## Written problem
Please give the listing again in its entirety, exactly as written.

--- BEGIN Task input ---

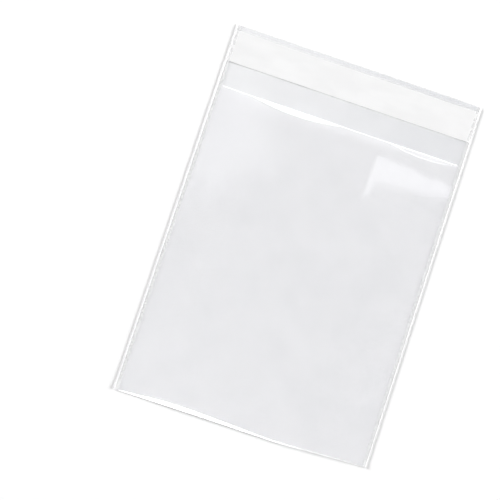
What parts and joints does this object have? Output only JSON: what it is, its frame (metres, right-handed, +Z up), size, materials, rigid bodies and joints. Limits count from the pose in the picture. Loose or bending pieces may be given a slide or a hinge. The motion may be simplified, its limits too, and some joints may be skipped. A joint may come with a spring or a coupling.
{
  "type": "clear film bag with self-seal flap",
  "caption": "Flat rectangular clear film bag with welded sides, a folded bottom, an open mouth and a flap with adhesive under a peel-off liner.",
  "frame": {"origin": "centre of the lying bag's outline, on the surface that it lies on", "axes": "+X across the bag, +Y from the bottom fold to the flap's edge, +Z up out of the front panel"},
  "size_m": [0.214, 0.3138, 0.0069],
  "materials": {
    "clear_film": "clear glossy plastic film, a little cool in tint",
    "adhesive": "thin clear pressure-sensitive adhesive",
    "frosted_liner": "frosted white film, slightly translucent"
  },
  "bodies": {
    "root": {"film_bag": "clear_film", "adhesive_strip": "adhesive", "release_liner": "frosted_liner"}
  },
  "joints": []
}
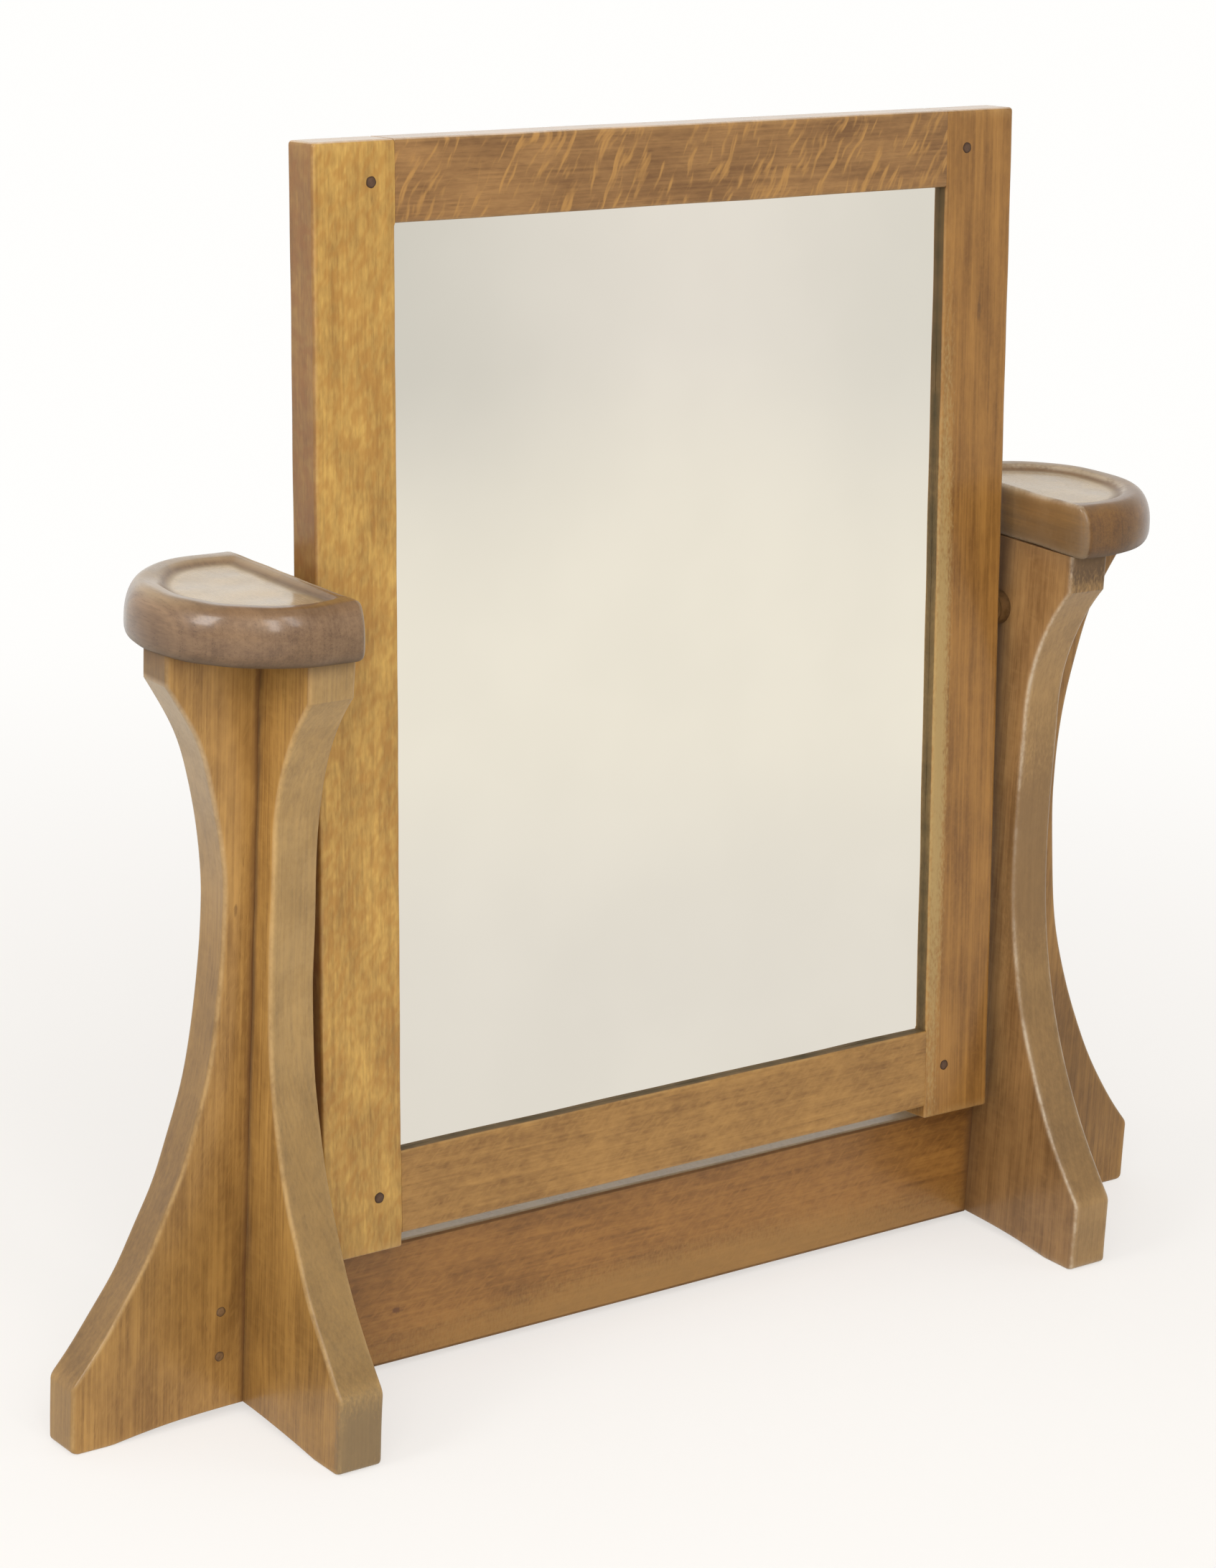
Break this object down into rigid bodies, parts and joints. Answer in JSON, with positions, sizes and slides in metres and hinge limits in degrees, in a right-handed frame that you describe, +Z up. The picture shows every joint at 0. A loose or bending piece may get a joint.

--- END Task input ---

## Solution for this task
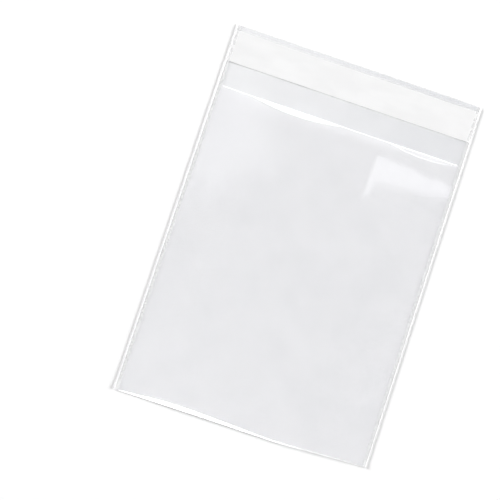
What parts and joints does this object have? Output only JSON: what it is, its frame (metres, right-handed, +Z up), size, materials, rigid bodies and joints. Limits count from the pose in the picture. Loose or bending pieces may be given a slide or a hinge. The motion may be simplified, its limits too, and some joints may be skipped. A joint may come with a spring or a coupling.
{
  "type": "clear film bag with self-seal flap",
  "caption": "Flat rectangular clear film bag with welded sides, a folded bottom, an open mouth and a flap with adhesive under a peel-off liner.",
  "frame": {"origin": "centre of the lying bag's outline, on the surface that it lies on", "axes": "+X across the bag, +Y from the bottom fold to the flap's edge, +Z up out of the front panel"},
  "size_m": [0.214, 0.3138, 0.0069],
  "materials": {
    "clear_film": "clear glossy plastic film, a little cool in tint",
    "adhesive": "thin clear pressure-sensitive adhesive",
    "frosted_liner": "frosted white film, slightly translucent"
  },
  "bodies": {
    "root": {"film_bag": "clear_film", "adhesive_strip": "adhesive", "release_liner": "frosted_liner"}
  },
  "joints": []
}
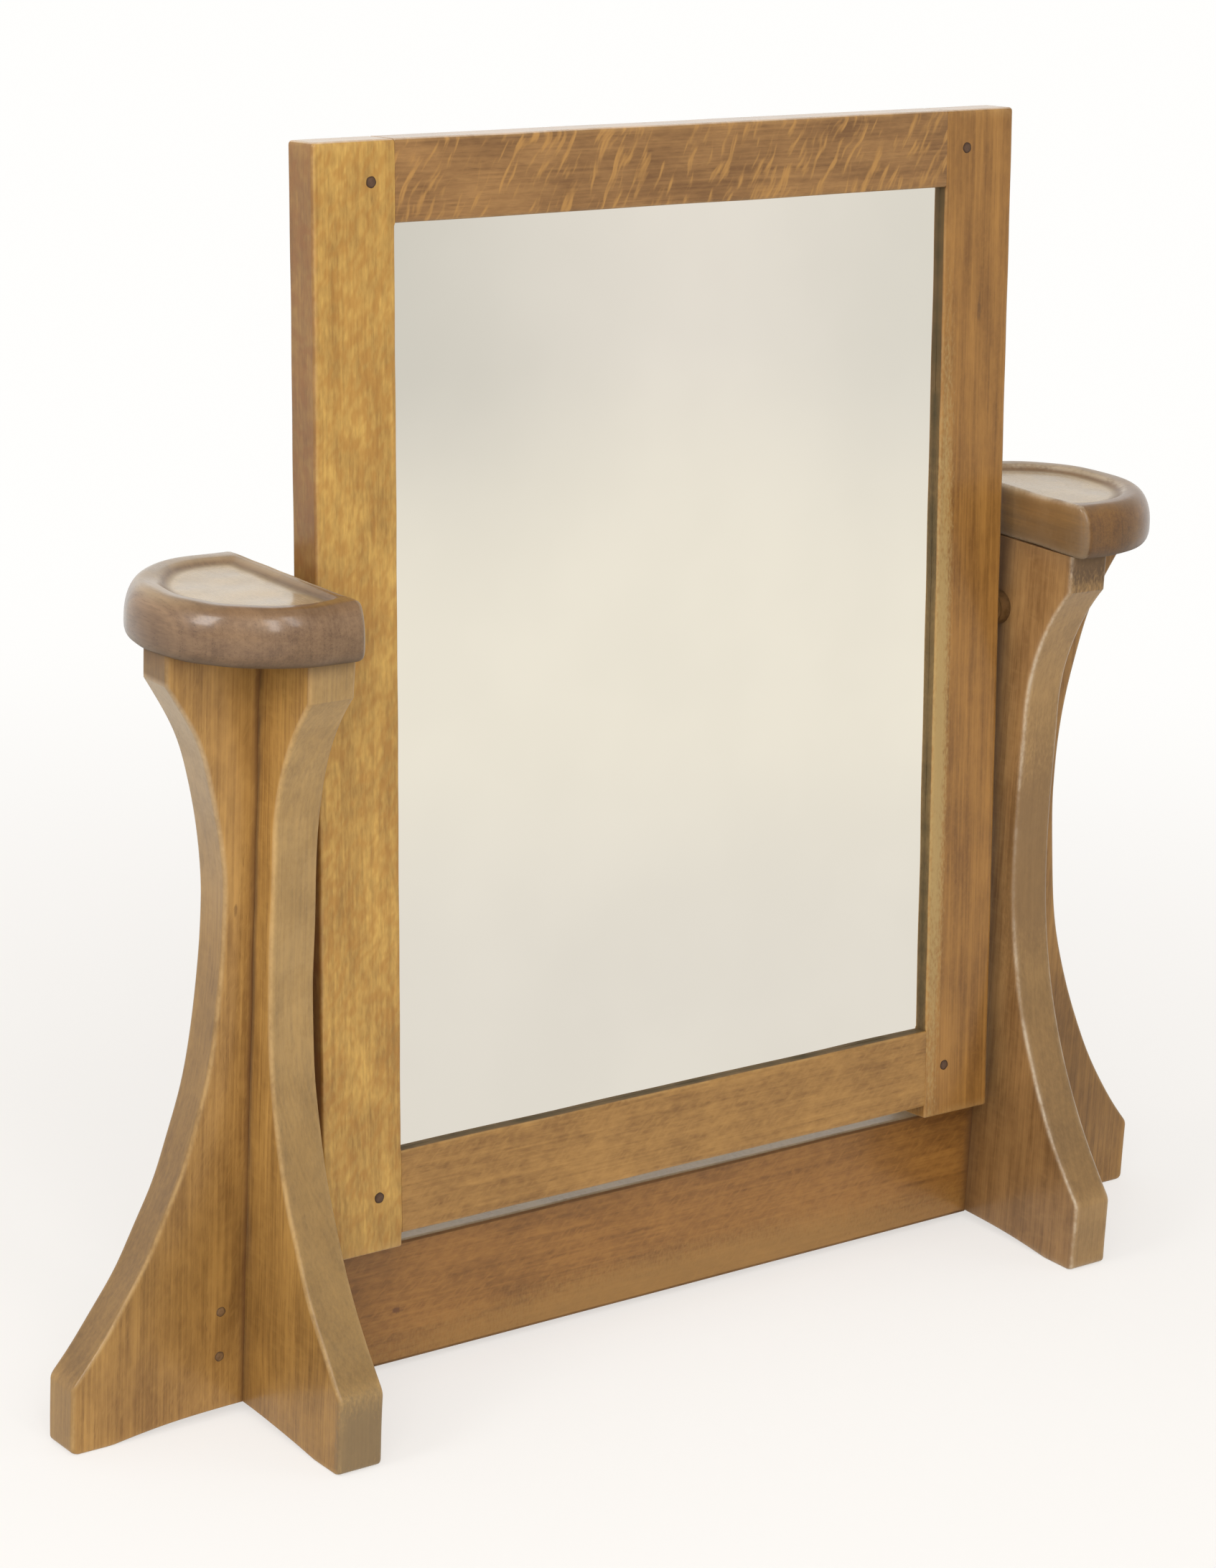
Break this object down into rigid bodies, parts and joints. Answer in JSON, with positions, sizes and slides in metres and hinge limits in degrees, in a right-handed frame that you describe, +Z up. The picture shows every joint at 0. A loose or bending piece may get a joint.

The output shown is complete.